===== Source excerpt
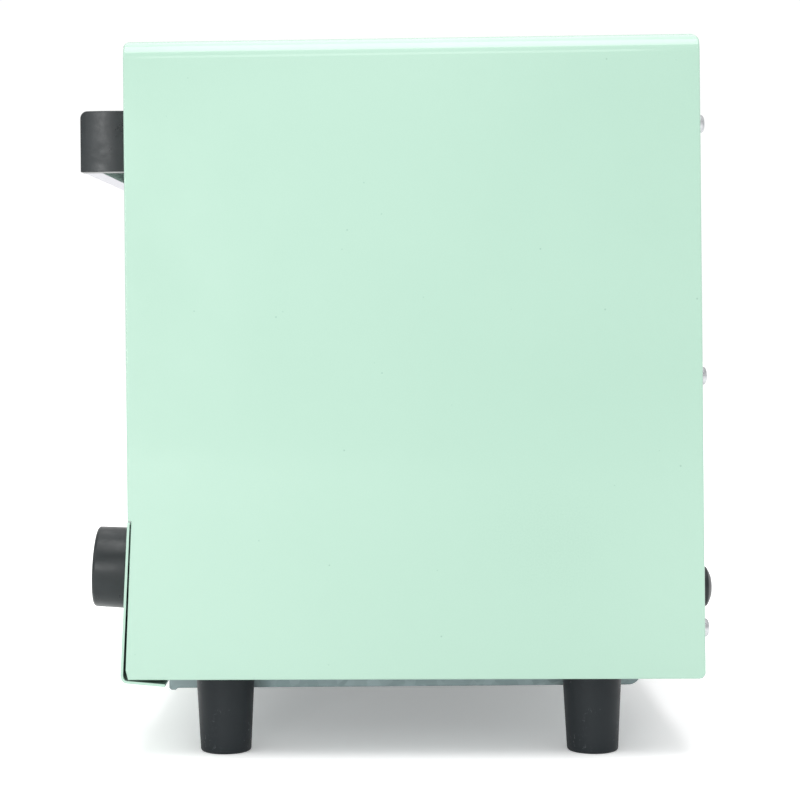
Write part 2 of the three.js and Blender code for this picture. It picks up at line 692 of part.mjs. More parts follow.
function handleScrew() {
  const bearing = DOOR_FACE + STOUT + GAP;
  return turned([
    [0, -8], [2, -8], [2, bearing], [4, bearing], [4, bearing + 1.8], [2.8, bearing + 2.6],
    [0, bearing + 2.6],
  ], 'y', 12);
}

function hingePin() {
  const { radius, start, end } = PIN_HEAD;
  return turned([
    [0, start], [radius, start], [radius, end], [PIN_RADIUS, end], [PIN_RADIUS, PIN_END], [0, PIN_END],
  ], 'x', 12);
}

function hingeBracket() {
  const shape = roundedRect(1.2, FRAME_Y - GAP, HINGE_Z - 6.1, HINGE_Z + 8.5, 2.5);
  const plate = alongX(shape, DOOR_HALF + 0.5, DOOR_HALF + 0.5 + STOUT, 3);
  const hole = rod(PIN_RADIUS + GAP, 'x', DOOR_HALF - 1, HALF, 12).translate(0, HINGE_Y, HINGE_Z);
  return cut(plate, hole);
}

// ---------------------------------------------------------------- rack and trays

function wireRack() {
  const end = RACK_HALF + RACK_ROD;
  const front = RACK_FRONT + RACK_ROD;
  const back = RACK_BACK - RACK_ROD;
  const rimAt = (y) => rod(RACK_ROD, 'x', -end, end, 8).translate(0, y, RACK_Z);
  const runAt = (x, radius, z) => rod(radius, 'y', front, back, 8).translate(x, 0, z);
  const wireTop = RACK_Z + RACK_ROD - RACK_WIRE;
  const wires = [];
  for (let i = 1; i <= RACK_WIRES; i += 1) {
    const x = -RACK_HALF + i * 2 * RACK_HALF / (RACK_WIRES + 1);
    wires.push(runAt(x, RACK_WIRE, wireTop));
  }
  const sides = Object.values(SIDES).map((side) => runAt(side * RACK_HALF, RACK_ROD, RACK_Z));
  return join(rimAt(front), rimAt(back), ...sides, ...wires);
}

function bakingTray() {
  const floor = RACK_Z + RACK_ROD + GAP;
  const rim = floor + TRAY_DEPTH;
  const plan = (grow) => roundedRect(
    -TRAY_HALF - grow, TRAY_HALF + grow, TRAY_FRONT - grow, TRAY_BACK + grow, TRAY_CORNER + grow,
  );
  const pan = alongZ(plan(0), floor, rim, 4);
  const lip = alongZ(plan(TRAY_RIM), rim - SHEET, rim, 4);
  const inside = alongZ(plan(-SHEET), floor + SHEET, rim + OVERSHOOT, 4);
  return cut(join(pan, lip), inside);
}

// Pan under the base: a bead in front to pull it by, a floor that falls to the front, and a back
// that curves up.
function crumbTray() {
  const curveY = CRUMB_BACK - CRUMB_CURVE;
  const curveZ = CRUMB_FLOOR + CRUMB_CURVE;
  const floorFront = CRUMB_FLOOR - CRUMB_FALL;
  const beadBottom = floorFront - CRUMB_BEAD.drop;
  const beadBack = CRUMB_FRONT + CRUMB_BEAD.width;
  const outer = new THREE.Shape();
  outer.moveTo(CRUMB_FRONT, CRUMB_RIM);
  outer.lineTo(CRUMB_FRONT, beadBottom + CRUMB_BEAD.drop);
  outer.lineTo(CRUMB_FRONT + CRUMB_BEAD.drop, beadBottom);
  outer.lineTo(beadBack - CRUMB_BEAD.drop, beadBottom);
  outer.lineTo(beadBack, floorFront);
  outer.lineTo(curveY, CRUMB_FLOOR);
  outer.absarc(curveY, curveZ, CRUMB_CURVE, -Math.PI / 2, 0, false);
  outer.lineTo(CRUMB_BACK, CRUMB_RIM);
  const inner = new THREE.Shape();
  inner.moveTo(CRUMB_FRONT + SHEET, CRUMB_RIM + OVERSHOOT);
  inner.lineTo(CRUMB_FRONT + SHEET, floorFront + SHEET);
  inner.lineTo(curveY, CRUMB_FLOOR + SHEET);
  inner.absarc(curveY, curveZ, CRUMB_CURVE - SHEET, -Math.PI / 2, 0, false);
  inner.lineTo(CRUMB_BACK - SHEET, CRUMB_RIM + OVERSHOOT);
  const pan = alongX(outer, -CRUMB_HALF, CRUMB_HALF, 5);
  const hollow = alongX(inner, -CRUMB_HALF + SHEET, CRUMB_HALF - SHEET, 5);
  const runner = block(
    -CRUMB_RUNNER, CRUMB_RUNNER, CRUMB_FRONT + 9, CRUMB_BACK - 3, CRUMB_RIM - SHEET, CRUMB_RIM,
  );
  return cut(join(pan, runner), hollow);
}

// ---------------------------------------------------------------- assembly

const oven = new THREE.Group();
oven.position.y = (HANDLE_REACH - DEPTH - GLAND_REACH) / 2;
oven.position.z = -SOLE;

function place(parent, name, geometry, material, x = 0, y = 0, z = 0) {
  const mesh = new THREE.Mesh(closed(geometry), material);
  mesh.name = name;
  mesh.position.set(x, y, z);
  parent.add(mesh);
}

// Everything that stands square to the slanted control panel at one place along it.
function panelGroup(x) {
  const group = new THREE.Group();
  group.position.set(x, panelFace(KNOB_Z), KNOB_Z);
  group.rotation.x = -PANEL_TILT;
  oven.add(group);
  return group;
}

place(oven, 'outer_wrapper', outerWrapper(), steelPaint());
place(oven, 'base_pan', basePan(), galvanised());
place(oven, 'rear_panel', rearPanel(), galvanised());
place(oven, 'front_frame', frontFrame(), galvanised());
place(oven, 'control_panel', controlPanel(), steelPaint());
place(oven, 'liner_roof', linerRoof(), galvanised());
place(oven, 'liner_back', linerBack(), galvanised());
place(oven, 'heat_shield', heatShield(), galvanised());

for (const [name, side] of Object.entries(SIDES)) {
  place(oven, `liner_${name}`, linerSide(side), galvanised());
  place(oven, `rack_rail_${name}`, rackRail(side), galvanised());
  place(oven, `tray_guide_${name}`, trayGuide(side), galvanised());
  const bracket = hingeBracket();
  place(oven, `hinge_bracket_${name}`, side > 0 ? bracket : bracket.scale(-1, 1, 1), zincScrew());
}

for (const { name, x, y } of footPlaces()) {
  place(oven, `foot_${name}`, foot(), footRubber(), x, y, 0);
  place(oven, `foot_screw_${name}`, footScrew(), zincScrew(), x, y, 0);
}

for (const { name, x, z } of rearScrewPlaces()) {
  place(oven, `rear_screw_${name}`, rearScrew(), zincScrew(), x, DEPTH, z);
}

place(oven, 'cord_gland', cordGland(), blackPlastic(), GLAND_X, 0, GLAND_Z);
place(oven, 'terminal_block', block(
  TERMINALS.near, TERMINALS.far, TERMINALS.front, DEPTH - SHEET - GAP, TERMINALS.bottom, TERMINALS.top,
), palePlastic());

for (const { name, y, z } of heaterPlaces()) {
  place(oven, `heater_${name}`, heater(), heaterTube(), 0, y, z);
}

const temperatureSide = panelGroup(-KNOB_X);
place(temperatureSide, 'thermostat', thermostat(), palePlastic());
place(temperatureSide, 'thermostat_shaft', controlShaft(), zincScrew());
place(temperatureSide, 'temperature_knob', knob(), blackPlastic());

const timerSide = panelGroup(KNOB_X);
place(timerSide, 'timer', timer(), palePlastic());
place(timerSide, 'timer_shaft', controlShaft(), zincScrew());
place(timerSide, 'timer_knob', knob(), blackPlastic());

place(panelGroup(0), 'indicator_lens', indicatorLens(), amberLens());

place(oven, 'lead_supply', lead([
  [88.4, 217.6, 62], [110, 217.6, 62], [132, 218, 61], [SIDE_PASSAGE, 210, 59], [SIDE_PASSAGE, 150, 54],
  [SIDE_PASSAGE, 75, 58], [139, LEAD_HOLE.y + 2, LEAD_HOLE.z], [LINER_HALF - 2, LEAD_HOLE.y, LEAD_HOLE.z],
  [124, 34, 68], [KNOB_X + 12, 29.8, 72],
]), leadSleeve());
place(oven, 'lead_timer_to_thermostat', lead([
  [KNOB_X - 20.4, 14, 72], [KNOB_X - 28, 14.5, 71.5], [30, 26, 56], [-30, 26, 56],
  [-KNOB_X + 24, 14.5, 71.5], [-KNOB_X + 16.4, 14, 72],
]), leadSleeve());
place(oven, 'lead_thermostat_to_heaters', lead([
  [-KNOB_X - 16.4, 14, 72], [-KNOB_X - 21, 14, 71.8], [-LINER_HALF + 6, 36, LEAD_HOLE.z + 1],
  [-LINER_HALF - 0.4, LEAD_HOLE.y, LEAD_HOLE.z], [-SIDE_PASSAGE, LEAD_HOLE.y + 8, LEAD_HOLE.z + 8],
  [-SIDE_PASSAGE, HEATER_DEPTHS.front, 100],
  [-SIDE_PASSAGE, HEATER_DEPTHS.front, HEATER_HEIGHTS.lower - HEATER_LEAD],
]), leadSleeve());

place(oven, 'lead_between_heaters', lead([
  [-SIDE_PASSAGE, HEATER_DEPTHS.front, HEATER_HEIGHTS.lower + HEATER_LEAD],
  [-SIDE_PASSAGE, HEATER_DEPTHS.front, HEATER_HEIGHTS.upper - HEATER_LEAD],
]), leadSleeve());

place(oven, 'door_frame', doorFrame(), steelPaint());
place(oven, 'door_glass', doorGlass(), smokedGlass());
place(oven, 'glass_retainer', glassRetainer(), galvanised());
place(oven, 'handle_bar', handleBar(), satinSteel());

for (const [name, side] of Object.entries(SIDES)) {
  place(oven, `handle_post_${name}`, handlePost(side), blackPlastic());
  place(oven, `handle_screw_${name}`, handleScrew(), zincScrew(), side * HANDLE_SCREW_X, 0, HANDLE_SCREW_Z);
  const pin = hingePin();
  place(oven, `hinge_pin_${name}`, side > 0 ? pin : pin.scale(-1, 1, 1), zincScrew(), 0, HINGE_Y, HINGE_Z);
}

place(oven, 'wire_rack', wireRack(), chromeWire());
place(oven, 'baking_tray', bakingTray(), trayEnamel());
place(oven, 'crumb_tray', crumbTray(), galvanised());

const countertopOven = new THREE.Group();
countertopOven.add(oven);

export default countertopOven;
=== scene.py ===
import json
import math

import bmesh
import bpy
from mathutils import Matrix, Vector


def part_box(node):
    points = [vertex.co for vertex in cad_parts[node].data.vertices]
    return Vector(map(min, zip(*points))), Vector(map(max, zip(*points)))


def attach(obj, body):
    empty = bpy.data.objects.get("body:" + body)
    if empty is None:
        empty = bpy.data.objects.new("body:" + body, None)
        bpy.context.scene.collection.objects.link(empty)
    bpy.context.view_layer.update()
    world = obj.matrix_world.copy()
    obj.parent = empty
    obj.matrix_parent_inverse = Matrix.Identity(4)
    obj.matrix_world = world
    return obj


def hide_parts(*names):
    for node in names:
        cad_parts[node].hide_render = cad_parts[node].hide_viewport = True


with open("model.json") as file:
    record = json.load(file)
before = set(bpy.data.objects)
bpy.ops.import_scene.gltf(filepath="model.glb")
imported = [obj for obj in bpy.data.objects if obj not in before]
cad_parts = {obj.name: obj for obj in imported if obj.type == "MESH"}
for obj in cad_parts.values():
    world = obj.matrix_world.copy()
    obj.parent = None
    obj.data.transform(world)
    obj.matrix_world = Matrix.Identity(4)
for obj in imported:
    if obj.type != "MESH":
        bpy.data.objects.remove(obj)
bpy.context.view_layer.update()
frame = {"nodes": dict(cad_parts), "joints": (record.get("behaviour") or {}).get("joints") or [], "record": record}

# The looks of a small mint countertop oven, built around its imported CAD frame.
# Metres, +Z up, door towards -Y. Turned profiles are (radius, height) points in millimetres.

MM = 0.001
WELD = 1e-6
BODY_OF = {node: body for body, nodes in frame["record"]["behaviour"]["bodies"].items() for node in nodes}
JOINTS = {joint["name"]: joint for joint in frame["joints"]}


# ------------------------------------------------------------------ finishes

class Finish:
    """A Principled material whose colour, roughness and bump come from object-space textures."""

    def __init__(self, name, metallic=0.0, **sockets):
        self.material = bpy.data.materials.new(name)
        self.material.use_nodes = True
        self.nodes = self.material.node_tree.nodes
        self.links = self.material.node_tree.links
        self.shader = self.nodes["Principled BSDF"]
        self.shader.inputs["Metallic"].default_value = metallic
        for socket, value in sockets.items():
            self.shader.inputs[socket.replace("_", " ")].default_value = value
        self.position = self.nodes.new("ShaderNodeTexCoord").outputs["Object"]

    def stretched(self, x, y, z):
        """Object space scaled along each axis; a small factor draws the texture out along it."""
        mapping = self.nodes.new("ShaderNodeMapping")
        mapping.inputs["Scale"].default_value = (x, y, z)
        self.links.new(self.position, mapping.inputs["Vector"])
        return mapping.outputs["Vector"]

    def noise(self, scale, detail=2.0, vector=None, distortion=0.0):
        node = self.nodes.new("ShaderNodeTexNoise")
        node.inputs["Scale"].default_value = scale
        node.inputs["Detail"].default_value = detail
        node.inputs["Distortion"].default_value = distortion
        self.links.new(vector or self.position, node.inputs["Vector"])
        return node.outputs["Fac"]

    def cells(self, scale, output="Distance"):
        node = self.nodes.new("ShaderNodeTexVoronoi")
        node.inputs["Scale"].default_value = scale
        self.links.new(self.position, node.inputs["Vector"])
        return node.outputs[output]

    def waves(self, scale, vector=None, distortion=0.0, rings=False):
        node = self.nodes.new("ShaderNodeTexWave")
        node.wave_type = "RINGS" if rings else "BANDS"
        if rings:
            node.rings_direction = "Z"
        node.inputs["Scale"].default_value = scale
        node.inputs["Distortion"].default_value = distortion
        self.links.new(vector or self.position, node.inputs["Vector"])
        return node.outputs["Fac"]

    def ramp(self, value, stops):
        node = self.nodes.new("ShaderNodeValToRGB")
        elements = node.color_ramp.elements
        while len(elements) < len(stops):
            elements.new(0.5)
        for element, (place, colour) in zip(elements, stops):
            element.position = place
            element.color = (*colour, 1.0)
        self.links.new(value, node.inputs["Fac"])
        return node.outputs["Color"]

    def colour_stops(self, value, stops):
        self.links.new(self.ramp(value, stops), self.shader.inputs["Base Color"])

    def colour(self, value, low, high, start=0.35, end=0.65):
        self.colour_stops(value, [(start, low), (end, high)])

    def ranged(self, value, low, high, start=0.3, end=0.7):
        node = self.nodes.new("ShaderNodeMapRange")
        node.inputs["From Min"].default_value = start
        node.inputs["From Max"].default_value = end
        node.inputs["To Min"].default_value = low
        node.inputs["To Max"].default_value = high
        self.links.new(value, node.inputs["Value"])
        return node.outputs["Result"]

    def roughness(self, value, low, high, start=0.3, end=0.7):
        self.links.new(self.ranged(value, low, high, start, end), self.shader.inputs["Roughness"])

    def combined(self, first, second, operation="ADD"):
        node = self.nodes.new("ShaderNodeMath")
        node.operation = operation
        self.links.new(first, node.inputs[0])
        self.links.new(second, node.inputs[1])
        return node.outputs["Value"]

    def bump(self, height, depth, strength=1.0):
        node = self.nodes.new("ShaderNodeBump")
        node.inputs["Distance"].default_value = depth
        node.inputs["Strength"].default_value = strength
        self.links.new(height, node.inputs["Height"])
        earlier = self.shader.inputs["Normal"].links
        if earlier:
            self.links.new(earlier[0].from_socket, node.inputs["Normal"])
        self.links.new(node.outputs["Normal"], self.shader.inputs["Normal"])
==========
* Written request *
Which lines include the word "points"? Copy every one of them.

* Finished answer *
    points = [vertex.co for vertex in cad_parts[node].data.vertices]
    return Vector(map(min, zip(*points))), Vector(map(max, zip(*points)))
# Metres, +Z up, door towards -Y. Turned profiles are (radius, height) points in millimetres.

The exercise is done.